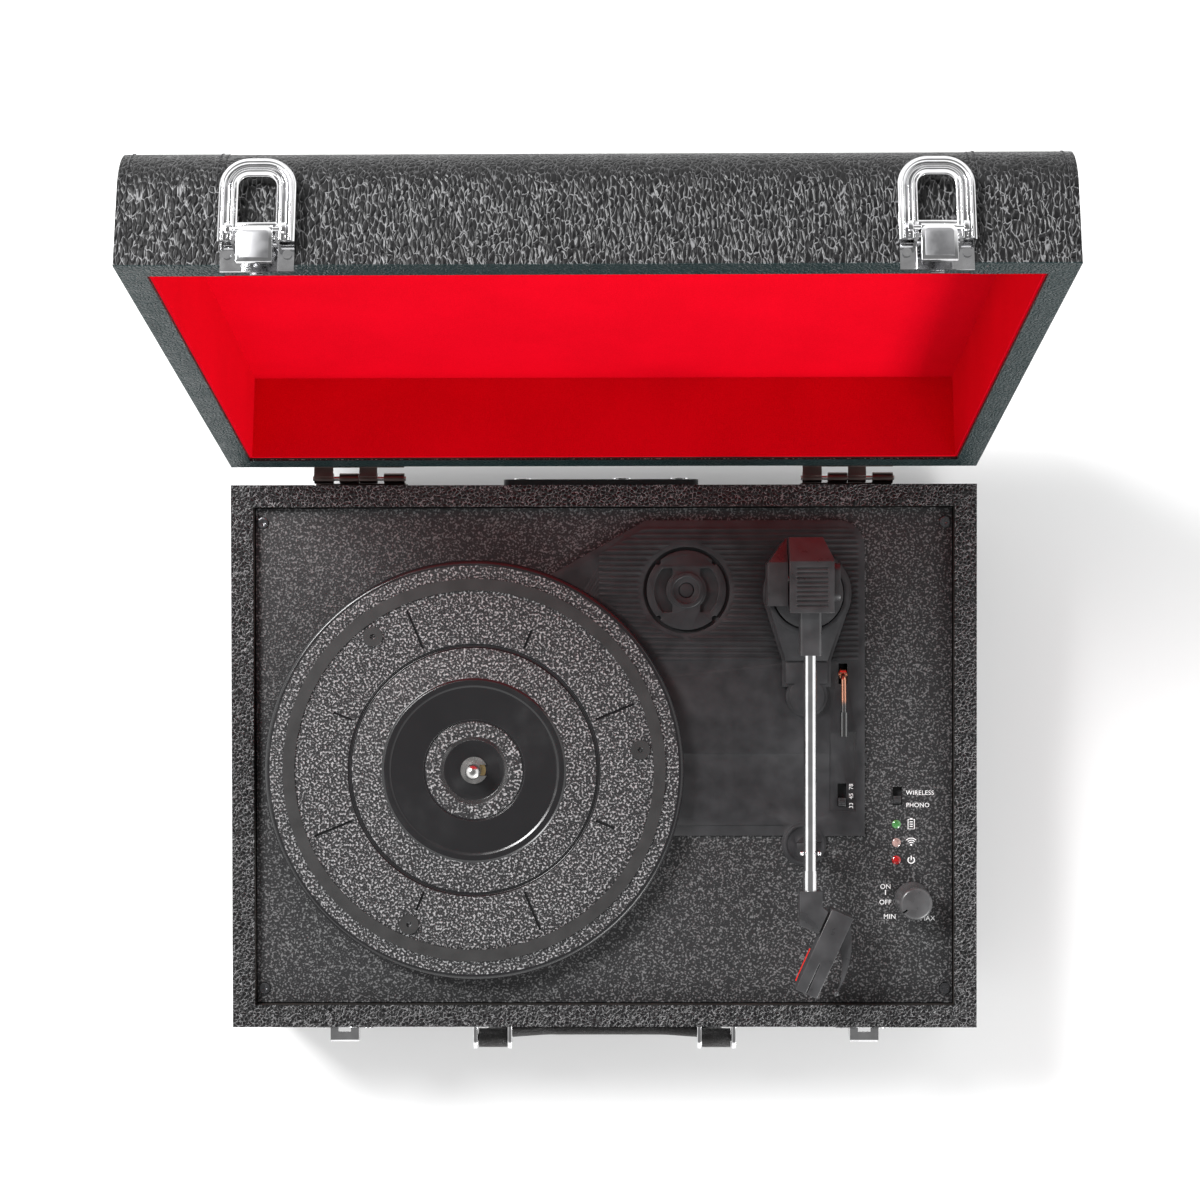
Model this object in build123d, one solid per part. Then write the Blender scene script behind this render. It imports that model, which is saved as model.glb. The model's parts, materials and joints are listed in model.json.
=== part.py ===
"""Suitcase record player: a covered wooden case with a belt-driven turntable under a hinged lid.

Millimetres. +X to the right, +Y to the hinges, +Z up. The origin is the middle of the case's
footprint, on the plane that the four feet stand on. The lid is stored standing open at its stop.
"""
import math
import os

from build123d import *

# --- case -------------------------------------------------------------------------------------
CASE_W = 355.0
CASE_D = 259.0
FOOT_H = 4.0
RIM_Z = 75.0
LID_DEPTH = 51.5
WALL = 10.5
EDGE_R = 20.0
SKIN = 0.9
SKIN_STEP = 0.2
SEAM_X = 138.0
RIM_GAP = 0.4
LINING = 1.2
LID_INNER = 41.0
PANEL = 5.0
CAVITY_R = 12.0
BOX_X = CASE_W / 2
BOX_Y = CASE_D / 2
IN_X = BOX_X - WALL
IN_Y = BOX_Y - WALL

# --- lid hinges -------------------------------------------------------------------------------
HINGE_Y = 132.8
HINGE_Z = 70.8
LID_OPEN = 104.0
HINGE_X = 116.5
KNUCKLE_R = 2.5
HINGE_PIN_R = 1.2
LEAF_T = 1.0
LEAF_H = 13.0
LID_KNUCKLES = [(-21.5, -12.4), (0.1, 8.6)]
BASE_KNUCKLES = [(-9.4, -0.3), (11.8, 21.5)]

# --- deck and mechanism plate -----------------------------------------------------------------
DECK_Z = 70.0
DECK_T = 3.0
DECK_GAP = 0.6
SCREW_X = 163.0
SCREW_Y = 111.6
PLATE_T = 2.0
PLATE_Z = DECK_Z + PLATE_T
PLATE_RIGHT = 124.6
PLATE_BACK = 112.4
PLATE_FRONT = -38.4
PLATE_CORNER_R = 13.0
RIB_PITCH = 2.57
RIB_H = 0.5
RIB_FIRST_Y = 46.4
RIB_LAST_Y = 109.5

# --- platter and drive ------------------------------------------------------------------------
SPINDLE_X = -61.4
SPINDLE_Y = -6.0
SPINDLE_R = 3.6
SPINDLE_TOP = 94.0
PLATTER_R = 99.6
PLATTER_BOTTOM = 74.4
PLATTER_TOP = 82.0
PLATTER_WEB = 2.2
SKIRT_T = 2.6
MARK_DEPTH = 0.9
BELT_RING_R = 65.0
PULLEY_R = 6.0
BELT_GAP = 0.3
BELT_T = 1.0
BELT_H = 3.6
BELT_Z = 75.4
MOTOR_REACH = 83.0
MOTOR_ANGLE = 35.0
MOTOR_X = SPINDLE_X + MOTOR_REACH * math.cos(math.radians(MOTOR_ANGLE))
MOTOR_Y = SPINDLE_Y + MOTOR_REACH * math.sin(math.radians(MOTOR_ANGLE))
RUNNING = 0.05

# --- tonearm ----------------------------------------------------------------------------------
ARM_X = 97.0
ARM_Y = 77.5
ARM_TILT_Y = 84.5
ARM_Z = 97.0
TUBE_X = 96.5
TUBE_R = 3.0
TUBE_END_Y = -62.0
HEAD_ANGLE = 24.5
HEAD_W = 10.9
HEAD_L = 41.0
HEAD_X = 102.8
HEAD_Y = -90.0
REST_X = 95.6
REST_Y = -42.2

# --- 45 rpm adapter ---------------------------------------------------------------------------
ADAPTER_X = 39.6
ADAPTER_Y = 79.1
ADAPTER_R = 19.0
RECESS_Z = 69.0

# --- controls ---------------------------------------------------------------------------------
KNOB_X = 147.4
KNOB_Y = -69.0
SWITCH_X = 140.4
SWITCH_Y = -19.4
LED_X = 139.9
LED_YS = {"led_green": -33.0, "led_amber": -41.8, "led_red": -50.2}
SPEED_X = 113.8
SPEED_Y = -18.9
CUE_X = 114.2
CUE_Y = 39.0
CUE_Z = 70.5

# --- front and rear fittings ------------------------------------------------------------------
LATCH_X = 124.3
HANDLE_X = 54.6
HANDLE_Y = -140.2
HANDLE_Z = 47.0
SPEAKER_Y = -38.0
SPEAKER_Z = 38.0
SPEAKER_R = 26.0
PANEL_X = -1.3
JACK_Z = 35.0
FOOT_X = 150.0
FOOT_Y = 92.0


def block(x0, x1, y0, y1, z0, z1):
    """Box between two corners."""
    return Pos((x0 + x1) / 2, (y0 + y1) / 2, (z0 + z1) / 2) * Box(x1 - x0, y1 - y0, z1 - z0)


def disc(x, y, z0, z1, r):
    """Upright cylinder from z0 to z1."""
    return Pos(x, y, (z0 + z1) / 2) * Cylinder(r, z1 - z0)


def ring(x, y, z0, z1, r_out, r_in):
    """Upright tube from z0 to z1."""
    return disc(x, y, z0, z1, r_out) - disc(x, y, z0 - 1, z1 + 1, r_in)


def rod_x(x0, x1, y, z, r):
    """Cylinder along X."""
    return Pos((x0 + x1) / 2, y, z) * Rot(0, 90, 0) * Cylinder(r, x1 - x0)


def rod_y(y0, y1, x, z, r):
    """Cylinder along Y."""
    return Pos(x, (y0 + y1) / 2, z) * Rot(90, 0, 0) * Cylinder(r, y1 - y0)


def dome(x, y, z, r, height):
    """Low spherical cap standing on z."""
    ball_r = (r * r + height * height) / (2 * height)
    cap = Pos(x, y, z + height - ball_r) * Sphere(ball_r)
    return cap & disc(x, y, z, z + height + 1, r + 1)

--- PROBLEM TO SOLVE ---
Reproduce verbatim only this range: the first line of the material through the line that contains "IN_Y = BOX_Y - WALL", inclusive.

--- IN RESPONSE ---
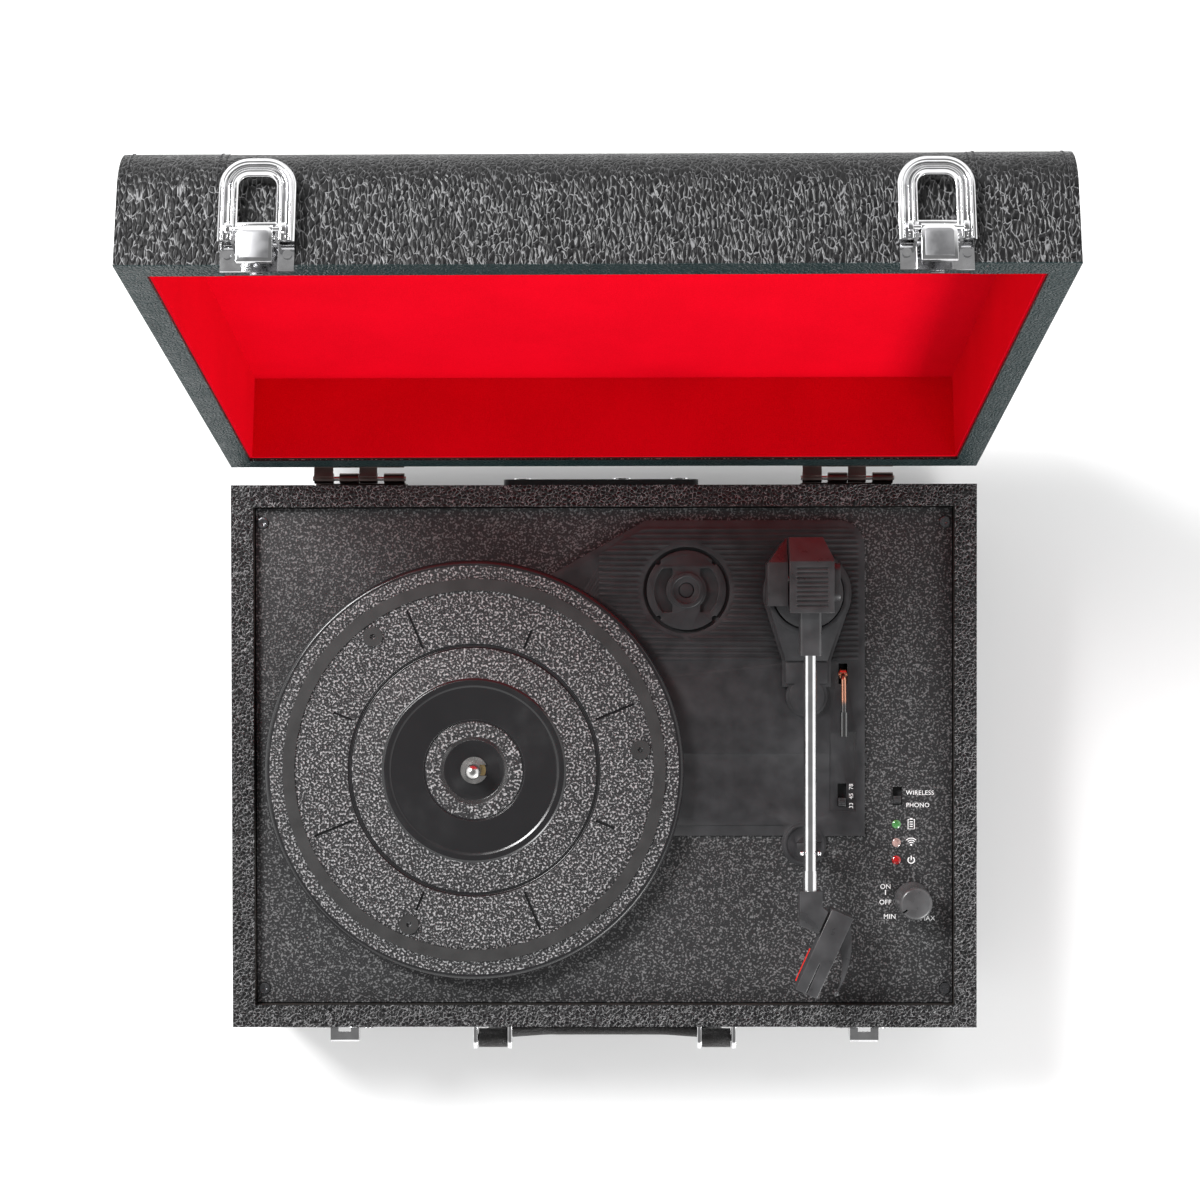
Model this object in build123d, one solid per part. Then write the Blender scene script behind this render. It imports that model, which is saved as model.glb. The model's parts, materials and joints are listed in model.json.
=== part.py ===
"""Suitcase record player: a covered wooden case with a belt-driven turntable under a hinged lid.

Millimetres. +X to the right, +Y to the hinges, +Z up. The origin is the middle of the case's
footprint, on the plane that the four feet stand on. The lid is stored standing open at its stop.
"""
import math
import os

from build123d import *

# --- case -------------------------------------------------------------------------------------
CASE_W = 355.0
CASE_D = 259.0
FOOT_H = 4.0
RIM_Z = 75.0
LID_DEPTH = 51.5
WALL = 10.5
EDGE_R = 20.0
SKIN = 0.9
SKIN_STEP = 0.2
SEAM_X = 138.0
RIM_GAP = 0.4
LINING = 1.2
LID_INNER = 41.0
PANEL = 5.0
CAVITY_R = 12.0
BOX_X = CASE_W / 2
BOX_Y = CASE_D / 2
IN_X = BOX_X - WALL
IN_Y = BOX_Y - WALL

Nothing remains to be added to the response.